After 10 hours of cold smoke, the sausage went into the fridge to rest.  I see people say that this lets the sausage equalize the flavors and such.  For me, it was more that it was late and I was ready to hit the sack.

The next day it rained and so I just cooked the sausage in the oven to an internal temp of 150 degrees.  Cut it into sections and vacuum sealed it up.




Sadly, I have no pictures of brining the bacon or the ham.  The brine recipe comes from a well regarded source on The Smoking Meat Forum website.  It's called Pop's Brine and seems to yield good results and has a loyal following.

I injected the ham with a good bit of the brine and put it in a 5 gallon food safe bucket and covered it in two gallons of the brine, weighting it down with a big zip-lock filled with water to keep it under the brine.

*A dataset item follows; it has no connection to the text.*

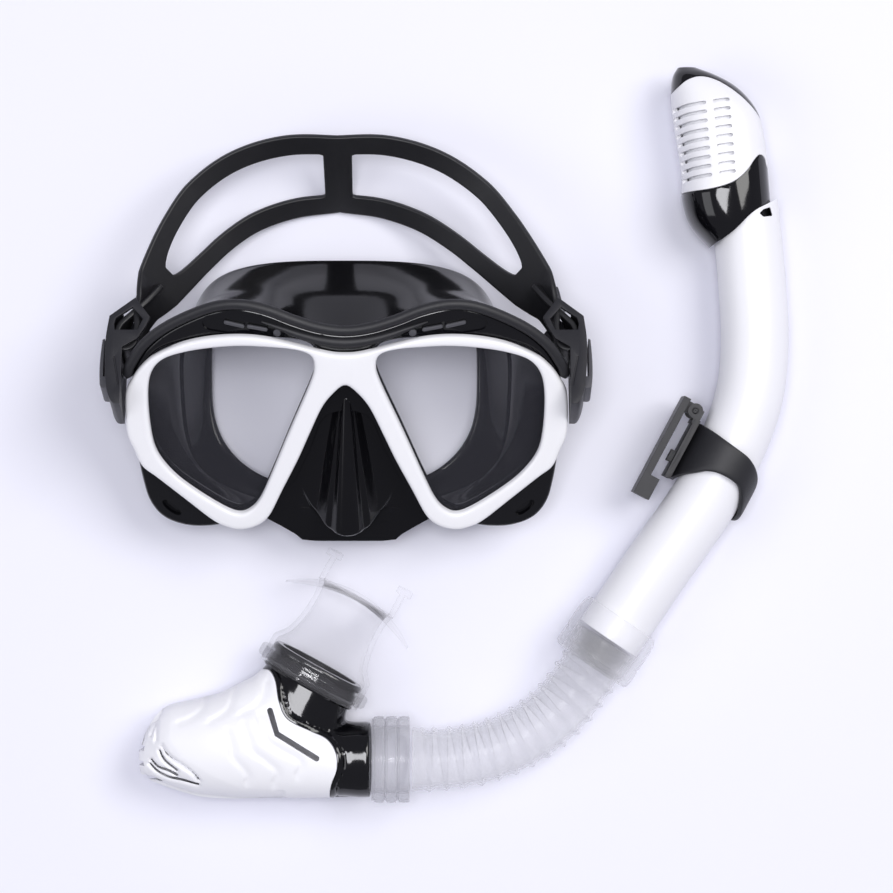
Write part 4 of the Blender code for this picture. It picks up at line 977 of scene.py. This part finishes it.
def snorkel_lower():
    """The smoke-black housing and the white purge cover, parted along a wavy seam."""
    skin = lower_body()
    inside = cavity(skin, 2.1)
    skin = engraved(skin)
    twin, inside_twin = linked("twin", skin.data.copy()), linked("inside_twin", inside.data.copy())
    right = [*seam(5, 0.3), Vector((20, -160)), Vector((20, -60))]
    stub = rod((-29.5, STUB_Y, SNORKEL_Z), (-60, STUB_Y, SNORKEL_Z), 13.4)
    bore = loft([spigot_ring(y, SPIGOT_HALF[0] - 2.4, SPIGOT_HALF[1] - 2.4) for y in (-22, 8)])
    housing = cut(boolean(skin, extruded(right, *THROUGH), "INTERSECT"), inside, stub, bore)
    piece(housing, "housing_shell", SMOKE_GLOSS, "snorkel_lower", "lower_housing", smooth=50)
    w, d = SPIGOT_HALF
    flange = [(-10.4, w - 1.2, d - 1.2), (-10.4, w + 0.5, d + 0.5), (-9.7, w + 1.0, d + 1.0),
              (-9.0, w + 0.4, d + 0.4), (-4.6, w + 0.2, d + 0.2), (-4.2, w - 0.6, d - 0.6),
              (-3.2, w - 0.6, d - 0.6), (-2.9, w + 0.4, d + 0.4), (-2.0, w + 0.8, d + 0.8),
              (-0.8, w + 0.6, d + 0.6), (-0.2, w, d), (-0.2, w - 2.6, d - 2.6), (-10.4, w - 2.6, d - 2.6)]
    rings = [spigot_ring(*section, count=64) for section in flange]
    made = ring_loft(rings)
    piece(made, "spigot_flange", SMOKE_GLOSS, "snorkel_lower")
    left = [*seam(5), Vector((-160, -160)), Vector((-160, -60))]
    drains = [box((-140, low, 12), (-112, low + 2.0, 24)) for low in (-136.5 + 6.2 * k for k in range(3))]
    cover = boolean(twin, extruded(left, *THROUGH), "INTERSECT")
    cover = cut(cover, inside_twin, pill(CHEVRON, 1.2, 24, 60), *drains)
    piece(cover, "purge_shell", WHITE_COVER, "snorkel_lower", "purge_cover", smooth=50)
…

For the three bacon sections, I put two of them in another bucket with the same brine (1 gallon) and weighted them down the same way.  The other section was rubbed down in a curing mix taken from Ruhlman's book "Charcuterie" that I mentioned in another post.  It is regarded as being overly salty but I had some guidance from a Facebook post (Thanks Mark!) to just use 4% of it based on weight.  So if the meat weighed 2000 grams (2 kilograms) then 4% of that would be 80 grams of basic cure mix to rub the meat down with.  Put it in a tightly sealed zip lock back and stick in the fridge.  It will draw moisture out and almost make a brine so be sure to flip it daily so that all sides get plenty of time in contact with the brine.  After 7 days, you pull it out, rinse it off and let it dry in the fridge (that pellicle thing again!) before you smoke it.

The cure-rubbed bacon after a week.

I realize I am fast forwarding a week here with this picture but here is the piece of bacon after it was rinsed and dried off.

It's sitting the fridge as I type this and will go into the cold smoker tomorrow morning for most of the day.  Hopefully it comes out well.  But if not, there's two more curing in a brine that will be ready in about another week.